By RAY WADDLE
      
As a football fan, I will catch the Super Bowl tomorrow and root for Peyton Manning’s Colts and their nice-guy coach and hope the Titans land there next year.
      
As a writer, I will sit there and try once again to make sense of a super-sized spectacle that has become an emblem of American values. I am confident I will fail. The thing is bigger than words.
      
Super Bowl XLI – the Roman numerals imply imperial proportions -- is a mid-winter festival now rivaling New Year’s and Mardi Gras. It is as if pro football owners decided to drape themselves in ecclesiastical robes and invent one last sky-high blow-out defiance against the February darkness before the season of Lent comes a-calling.
      
This is the weekend of the year with the most home parties and the fewest weddings, says Michael MacCambridge in his first-rate book America’s Game: The Epic Story of How Pro Football Captured a Nation. Only on Thanksgiving do Americans eat more. Super Bowl is the annual TV event most watched by men. And women.
      
Tomorrow is also the biggest sports gambling day of the year. On land, off shore and on line, serious and casual bettors will wager $4 billion on this game (according to estimates of the Council on Compulsive Gambling of New Jersey) -- most of it illegal.
      
What is the National Football League in the scheme of things? It is a national unifying passion, embodying American enterprise, its exuberance, teamwork and ruthlessness. Pro football is an outlet for community spirit, beauty and violence. The game is about mastering chaos (the play-action pass), managing committee meetings (the huddle) and celebrating individualism (the sack, the break-away run, the 60-yard field goal).
      
The joyless gambling dimension confirms the reality of contemporary casino culture, where lotteries are an arm of public policy and anti-tax ideology, despite the family costs of addiction and debt.

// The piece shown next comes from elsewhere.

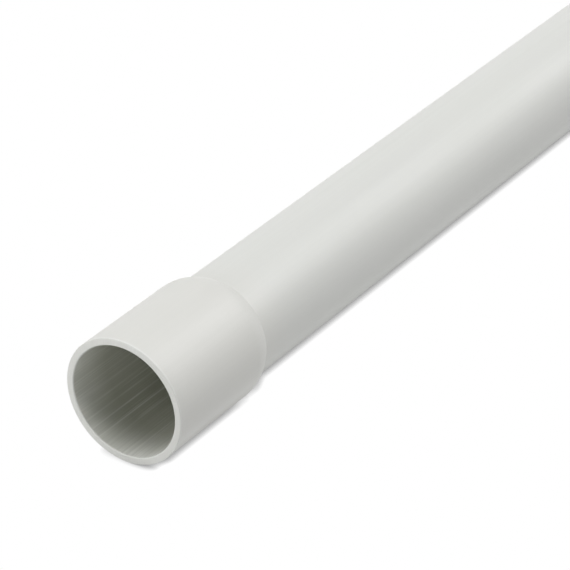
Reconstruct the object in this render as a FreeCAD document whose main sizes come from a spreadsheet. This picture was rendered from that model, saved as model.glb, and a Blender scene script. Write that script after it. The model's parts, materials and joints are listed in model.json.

Frankly, one reason I prefer college football to NFL is the gambling plague. Visit a sports bar on college game-day Saturday, then on NFL Sunday. The Saturday crowd is boistrous but community-spirited. Among NFL viewers are usually a lot of gamblers. They are the ones carrying around the nervous anxiety, yelling bitterly at the TV screen, even when they are winning.
      
The NFL became our obsession after the mid-1960s. Thats also when church loyalties started declining. I am not blaming pro football, but perhaps quasi-religious emotions found a home on the gridiron. In a complicated world, people could watch human conflict resolved satisfactorily on a playing field, producing clear winners and losers, based on strategy and muscle, not mystery and theology.
      
If Super Sunday excess makes you uneasy, there is a good-hearted counterweight gaining steam: The Souper Bowl of Caring. By kick-off time, this national grassroots organization, started in 1990, hopes to raise $8 million in food and money for charity. Some 18,200 congregations and others are gathering cans of soup and donations.
      
At Bellevue Presbyterian Church, they hope to amass 1,000 cans and $1,000 for Second Harvest Food Bank.
        
“Souper Bowl has become an event, just like the Super Bowl is an event,” says Lee Cannon, of Bellevue church. “It makes the point that Super Bowl Sunday is more than just football. Theres a lot more to life than just football.”